Given request ▸ Look below for the line containing "piston_rod()" and the line containing "before = set(bpy.data.objects)"; repeat exactly those two lines and all lines between them, and nothing else.

Provided data ▸
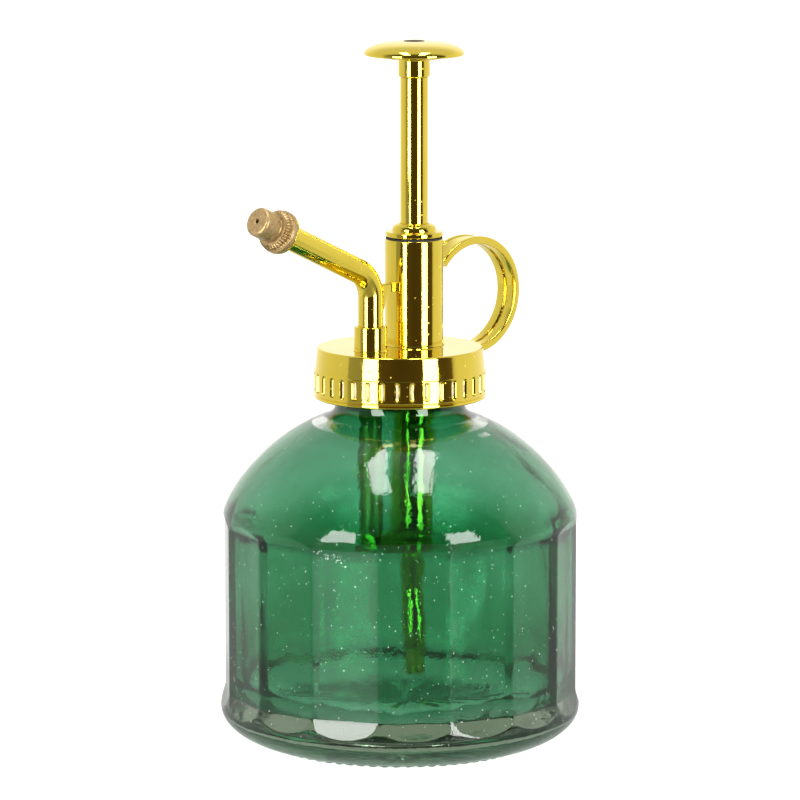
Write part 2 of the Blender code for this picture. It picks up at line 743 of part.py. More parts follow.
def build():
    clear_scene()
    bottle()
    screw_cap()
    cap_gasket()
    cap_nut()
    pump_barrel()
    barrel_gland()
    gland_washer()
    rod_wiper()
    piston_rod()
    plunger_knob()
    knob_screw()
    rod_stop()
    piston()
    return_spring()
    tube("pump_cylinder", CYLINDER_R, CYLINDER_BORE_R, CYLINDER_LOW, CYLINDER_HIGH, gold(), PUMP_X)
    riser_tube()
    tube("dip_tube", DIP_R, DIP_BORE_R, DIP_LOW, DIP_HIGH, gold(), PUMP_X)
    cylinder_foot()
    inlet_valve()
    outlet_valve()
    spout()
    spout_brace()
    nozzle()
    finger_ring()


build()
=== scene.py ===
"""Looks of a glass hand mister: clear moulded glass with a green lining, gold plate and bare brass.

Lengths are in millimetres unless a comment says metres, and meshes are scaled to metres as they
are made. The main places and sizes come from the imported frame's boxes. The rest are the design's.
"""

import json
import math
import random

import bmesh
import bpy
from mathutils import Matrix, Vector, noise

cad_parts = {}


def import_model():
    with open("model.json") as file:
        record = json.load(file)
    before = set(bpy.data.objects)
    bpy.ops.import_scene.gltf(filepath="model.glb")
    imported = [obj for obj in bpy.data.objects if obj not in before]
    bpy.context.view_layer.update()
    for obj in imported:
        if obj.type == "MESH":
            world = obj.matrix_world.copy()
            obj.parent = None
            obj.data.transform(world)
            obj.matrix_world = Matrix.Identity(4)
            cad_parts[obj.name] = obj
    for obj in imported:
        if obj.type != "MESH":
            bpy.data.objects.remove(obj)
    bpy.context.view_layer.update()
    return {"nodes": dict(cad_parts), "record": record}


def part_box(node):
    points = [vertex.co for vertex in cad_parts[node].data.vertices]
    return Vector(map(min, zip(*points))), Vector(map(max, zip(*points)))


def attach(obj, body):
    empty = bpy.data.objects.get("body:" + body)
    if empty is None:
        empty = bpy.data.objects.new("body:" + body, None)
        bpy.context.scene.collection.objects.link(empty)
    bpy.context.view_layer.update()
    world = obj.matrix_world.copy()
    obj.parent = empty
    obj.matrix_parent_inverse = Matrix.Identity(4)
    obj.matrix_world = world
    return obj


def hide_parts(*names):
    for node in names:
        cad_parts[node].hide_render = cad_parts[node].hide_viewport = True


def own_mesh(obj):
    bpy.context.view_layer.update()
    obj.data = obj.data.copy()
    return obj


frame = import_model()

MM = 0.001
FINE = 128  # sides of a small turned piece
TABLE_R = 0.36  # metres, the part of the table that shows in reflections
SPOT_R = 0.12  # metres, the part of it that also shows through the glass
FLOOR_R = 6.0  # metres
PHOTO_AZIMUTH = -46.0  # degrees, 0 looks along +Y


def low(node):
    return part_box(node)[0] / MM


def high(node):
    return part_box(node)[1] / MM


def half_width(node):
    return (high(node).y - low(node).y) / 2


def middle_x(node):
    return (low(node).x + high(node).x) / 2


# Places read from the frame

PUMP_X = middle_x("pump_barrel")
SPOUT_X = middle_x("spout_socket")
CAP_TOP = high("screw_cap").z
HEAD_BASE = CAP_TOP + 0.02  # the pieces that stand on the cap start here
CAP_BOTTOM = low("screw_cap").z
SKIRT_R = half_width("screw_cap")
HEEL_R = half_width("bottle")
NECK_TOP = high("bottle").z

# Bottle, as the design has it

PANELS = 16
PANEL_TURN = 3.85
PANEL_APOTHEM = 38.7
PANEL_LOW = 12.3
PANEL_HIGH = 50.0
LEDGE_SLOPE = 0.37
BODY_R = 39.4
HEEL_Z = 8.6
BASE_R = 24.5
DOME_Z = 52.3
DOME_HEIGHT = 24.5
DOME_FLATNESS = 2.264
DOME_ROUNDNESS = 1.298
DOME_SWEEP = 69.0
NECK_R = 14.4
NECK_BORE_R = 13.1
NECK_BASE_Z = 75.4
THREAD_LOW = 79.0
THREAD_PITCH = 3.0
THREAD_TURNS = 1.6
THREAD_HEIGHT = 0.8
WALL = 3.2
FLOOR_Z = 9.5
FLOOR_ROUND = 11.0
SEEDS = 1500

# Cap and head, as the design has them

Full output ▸
    piston_rod()
    plunger_knob()
    knob_screw()
    rod_stop()
    piston()
    return_spring()
    tube("pump_cylinder", CYLINDER_R, CYLINDER_BORE_R, CYLINDER_LOW, CYLINDER_HIGH, gold(), PUMP_X)
    riser_tube()
    tube("dip_tube", DIP_R, DIP_BORE_R, DIP_LOW, DIP_HIGH, gold(), PUMP_X)
    cylinder_foot()
    inlet_valve()
    outlet_valve()
    spout()
    spout_brace()
    nozzle()
    finger_ring()


build()
=== scene.py ===
"""Looks of a glass hand mister: clear moulded glass with a green lining, gold plate and bare brass.

Lengths are in millimetres unless a comment says metres, and meshes are scaled to metres as they
are made. The main places and sizes come from the imported frame's boxes. The rest are the design's.
"""

import json
import math
import random

import bmesh
import bpy
from mathutils import Matrix, Vector, noise

cad_parts = {}


def import_model():
    with open("model.json") as file:
        record = json.load(file)
    before = set(bpy.data.objects)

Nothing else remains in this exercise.